Monopulse SSR employs simultaneous reception in multiple antenna beams to determine precise aircraft bearing in a single sweep, significantly improving angular accuracy and reducing errors from multipath or overlapping replies. This technology is standard in modern SSR installations.

Traffic Collision Avoidance System (TCAS)

TCAS is an airborne safety system using SSR (especially Mode S) to monitor nearby aircraft and prevent midair collisions. By actively interrogating surrounding transponders and analyzing replies, TCAS provides pilots with real-time resolution advisories, directing them to climb or descend as needed.

SSR in Controlled Airspace

SSR is mandatory for most operations in controlled airspace, supporting all core ATC tasks: sequencing, conflict detection, handoff, and integration with automated flight data systems. Mode S requirements are increasingly standard in busy regions, reflecting technology’s vital role in capacity and safety.

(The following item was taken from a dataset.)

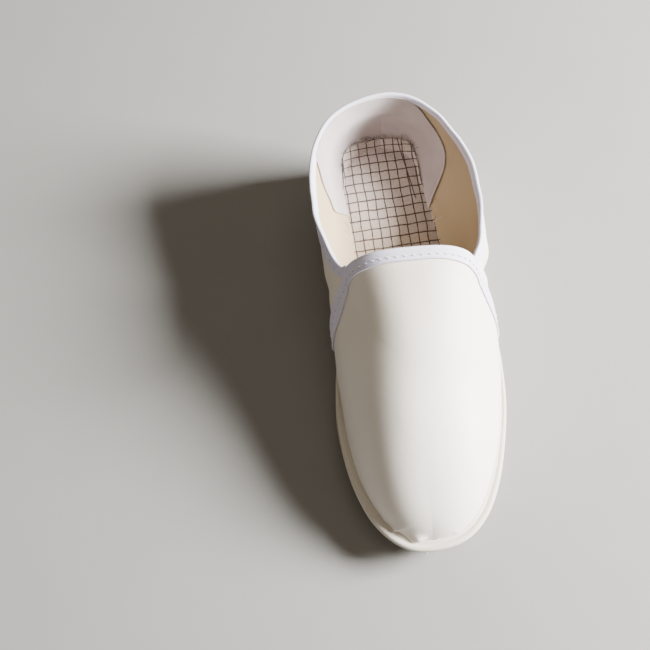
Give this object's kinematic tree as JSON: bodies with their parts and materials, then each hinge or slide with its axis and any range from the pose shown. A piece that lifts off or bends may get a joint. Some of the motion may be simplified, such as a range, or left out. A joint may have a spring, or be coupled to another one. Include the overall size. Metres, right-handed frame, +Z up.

SSR Data Link Capabilities

Mode S transponders support data link, enabling exchange of supplementary information (flight identification, airspeed, vertical rate, intent data) and digital communication for Controller-Pilot Data Link Communications (CPDLC). These capabilities are central to next-generation airspace management concepts.

SSR Redundancy and Maintainability

Modern SSR installations feature multiple layers of redundancy (duplicate transmitters, receivers, processors) and remote monitoring. Built-in test equipment and modular design allow for rapid fault detection and repair, ensuring uninterrupted ATC surveillance.

Regulatory and Standards Framework

SSR is governed by a robust regulatory and standardization framework:

• ICAO Annex 10, Vol IV: Technical standards for SSR.
• ICAO Doc 4444: Operational procedures for ATC and SSR code assignment.
• FAA Order JO 7110.65: U.S. ATC procedures.
• EASA CS-ACNS: European technical and operational standards.
• ITU Radio Regulations: International frequency allocations.

These standards are regularly updated to match evolving technology and operational needs.

SSR and Primary Radar Integration

SSR is typically co-located and integrated with primary radar (PSR), combining the strengths of both systems: PSR detects all targets (including non-cooperative ones), while SSR provides precise identification and altitude for equipped aircraft. This integration supports high-integrity surveillance and safety net functions.

Summary

Secondary Surveillance Radar (SSR) revolutionized air traffic control, providing accurate, real-time surveillance, identification, and altitude data through cooperative transponder technology. With advanced modes like Mode S, SSR meets the demands of modern, high-density airspace, seamlessly supporting ATC, safety nets, and next-generation digital communications. Its robust regulatory foundation, technical sophistication, and ongoing evolution ensure SSR remains essential for safe, efficient, and scalable airspace management worldwide.